◆ Exercise prompt ◆
Can all of these lines be returned exactly?

◆ Records that describe objects ◆
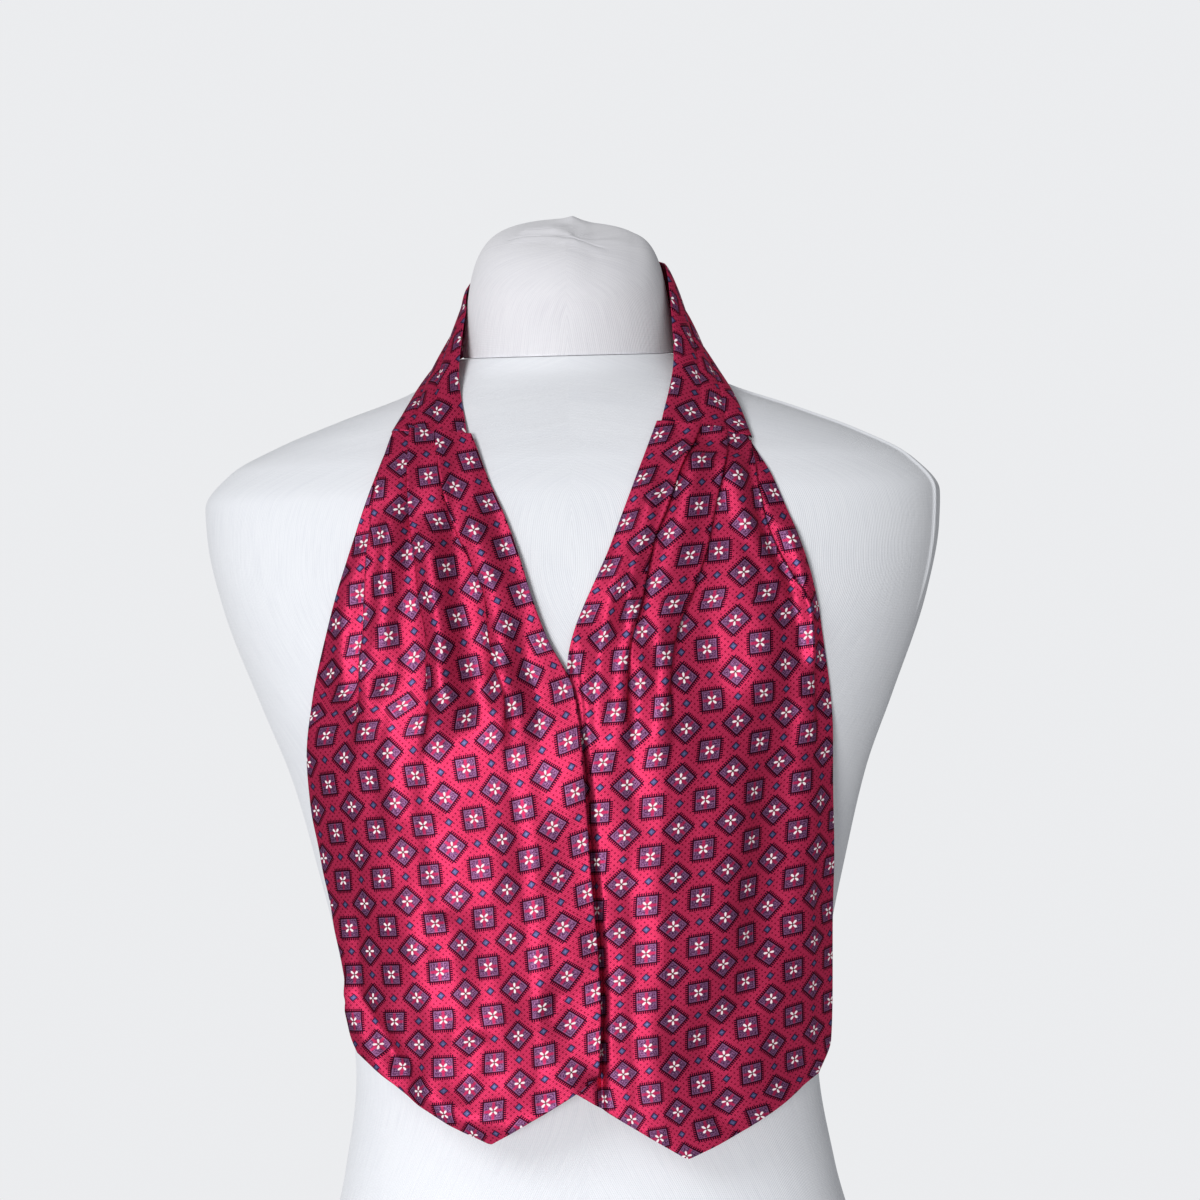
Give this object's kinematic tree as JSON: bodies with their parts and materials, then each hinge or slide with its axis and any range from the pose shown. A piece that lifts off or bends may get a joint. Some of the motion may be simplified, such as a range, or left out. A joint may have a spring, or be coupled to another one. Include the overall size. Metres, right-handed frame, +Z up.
{
  "type": "pleated day cravat on a dress form",
  "caption": "Neck cravat of printed silk: a narrow band round the neck and two wide pleated aprons with pointed hems, lying on a limbless dress form.",
  "frame": {"origin": "middle of the form's flat base", "axes": "+Z up, the form faces -Y, +X to the viewer's right from the front"},
  "size_m": [0.4282, 0.2571, 0.7128],
  "materials": {
    "foulard": "silk twill with a small printed repeat",
    "jersey": "fine white knit, matt"
  },
  "bodies": {
    "root": {"dress_form_torso": "jersey", "dress_form_neck_cap": "jersey", "neck_band": "foulard", "apron_over": "foulard", "apron_under": "foulard"}
  },
  "joints": []
}
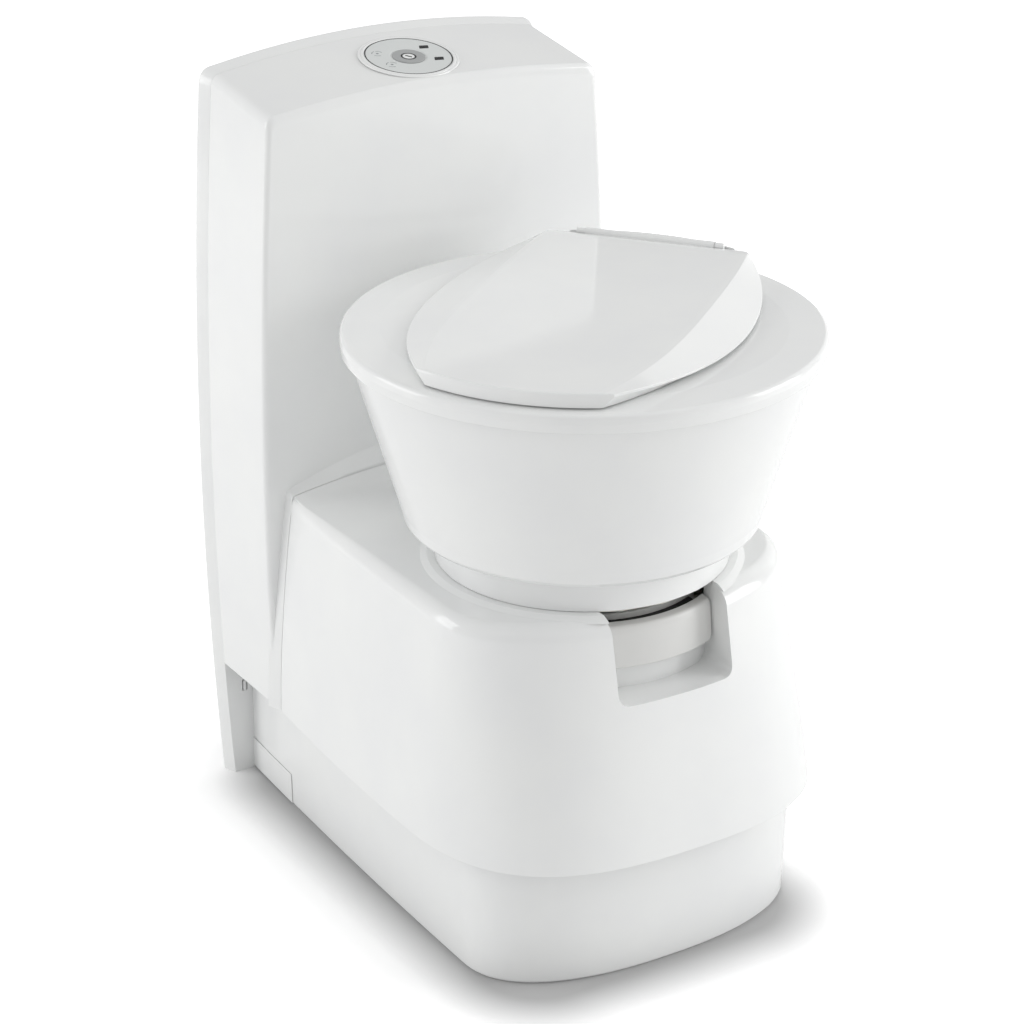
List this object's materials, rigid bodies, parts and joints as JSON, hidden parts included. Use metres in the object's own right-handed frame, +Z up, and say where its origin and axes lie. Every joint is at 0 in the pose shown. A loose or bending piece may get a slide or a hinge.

◆ Answer ◆
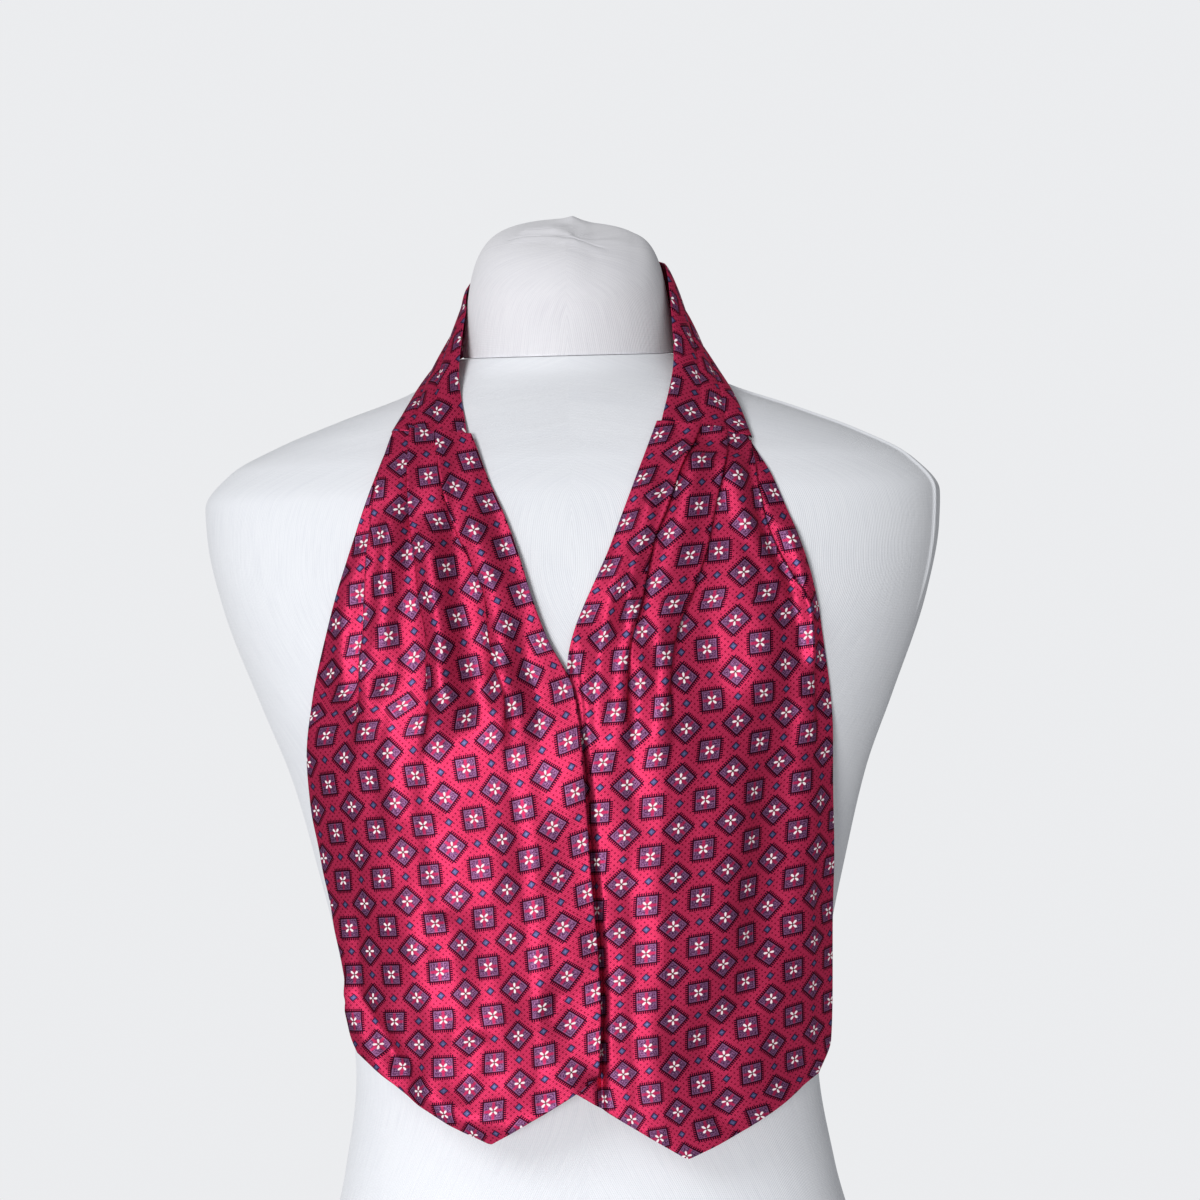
Give this object's kinematic tree as JSON: bodies with their parts and materials, then each hinge or slide with its axis and any range from the pose shown. A piece that lifts off or bends may get a joint. Some of the motion may be simplified, such as a range, or left out. A joint may have a spring, or be coupled to another one. Include the overall size. Metres, right-handed frame, +Z up.
{
  "type": "pleated day cravat on a dress form",
  "caption": "Neck cravat of printed silk: a narrow band round the neck and two wide pleated aprons with pointed hems, lying on a limbless dress form.",
  "frame": {"origin": "middle of the form's flat base", "axes": "+Z up, the form faces -Y, +X to the viewer's right from the front"},
  "size_m": [0.4282, 0.2571, 0.7128],
  "materials": {
    "foulard": "silk twill with a small printed repeat",
    "jersey": "fine white knit, matt"
  },
  "bodies": {
    "root": {"dress_form_torso": "jersey", "dress_form_neck_cap": "jersey", "neck_band": "foulard", "apron_over": "foulard", "apron_under": "foulard"}
  },
  "joints": []
}
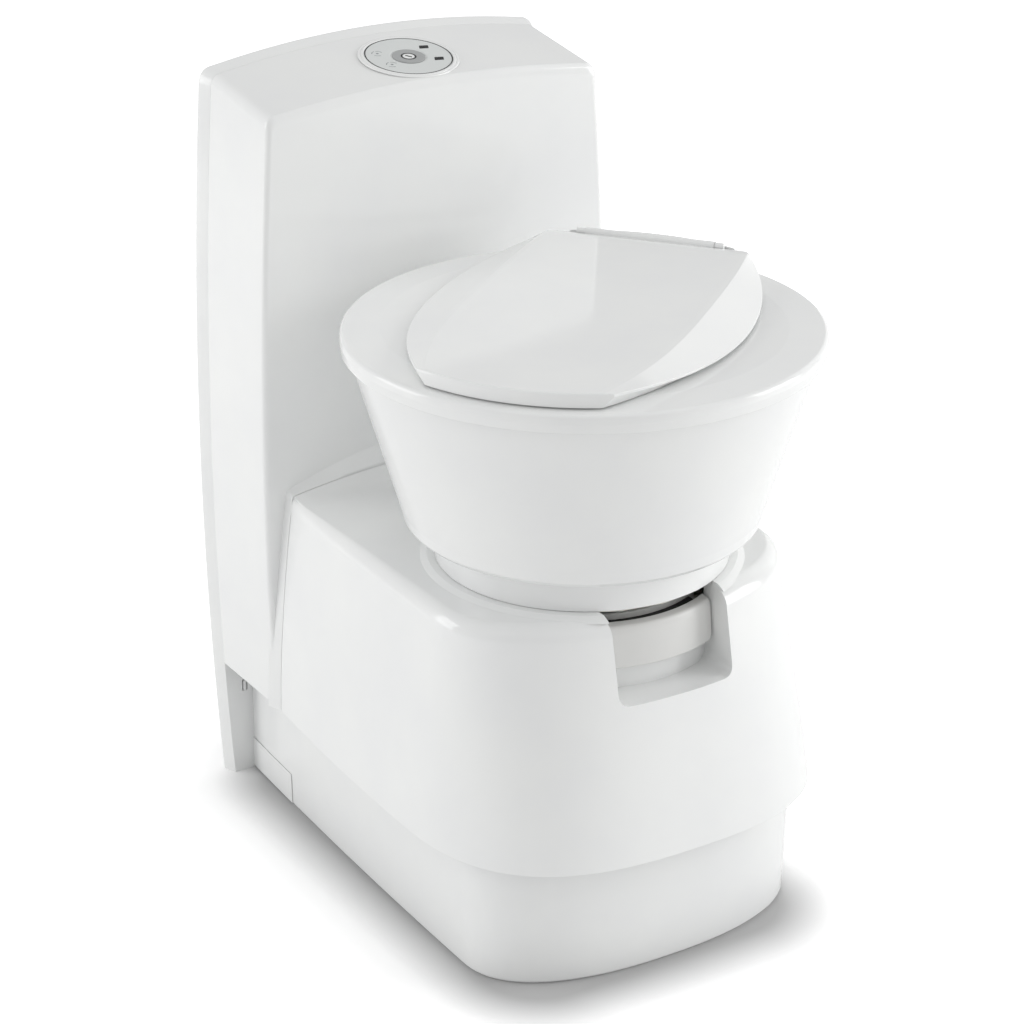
List this object's materials, rigid bodies, parts and joints as JSON, hidden parts included. Use metres in the object's own right-handed frame, +Z up, and say where its origin and axes lie. Every joint is at 0 in the pose shown. A loose or bending piece may get a slide or a hinge.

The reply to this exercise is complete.